Following a design competition, Australian architecture firm Liminal Studio, Snøhetta, and Rush Wright Associates have been selected to design a new History and Interpretation Center for the Cascades Female Factory, one of Australia's most significant historic sites and part of 11 convict properties that were added to UNESCO's World Heritage List in 2010. "Collectively these sites represent an exceptional example of the forced migration of convicts and an extraordinary example of global developments associated with punishment and reform," writes the Port Arthur Historic Site Management Authority, the organization that manages the property, on its website.

"We feel privileged to have the opportunity to work with Port Arthur Historic Sites Management Authority and key stakeholders to create a new History and Interpretation Centre that will uncover untold stories and highlights the plight of Tasmanian convict women and the important role they played in shaping Tasmania," said Liminal Studio in a news release.

Between 1828 and 1856, the Cascades Female Factory operated as a convict facility in an isolated location in the Australian state of Tasmania, one of the U.K.'s former penal colonies in Australia. After 1856, the facility was used for institutional purposes until it was sold and subdivided in 1904.

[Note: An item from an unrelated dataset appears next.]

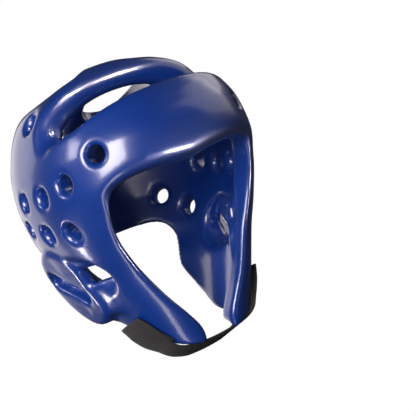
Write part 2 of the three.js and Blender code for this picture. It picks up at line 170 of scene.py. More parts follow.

The proposed design aims to tell the stories of the more than 6,000 female inmates who spent time there. The center's design, inspired by the site's history, features a long, narrow walkway flanked by tall black walls that replicate the proportions of walls of the former prison cells. Occupying one of the site's three original yards, the new rectilinear building will feature a transparent floor that sits atop part of the factory's excavated foundation. "The intention is not to oppress, but to aid understanding and acknowledgment of what has previously taken place at this site," said Snøhetta in a press release. "The remains of the Female Factory are surrounded by a wild garden, an abstracted landscape, where the traces of the former cell building are brought to the surface as fragmented models, only to be covered again with fresh new growth as a powerful metaphor for the ability of nature to heal." Additionally, an amphitheater—dubbed empatheater—will house events, performances, and open forums.

The new center will honor the convict's women's legacy by "recognizing the social, cultural, and political foundations laid by the convict women," according to a news release.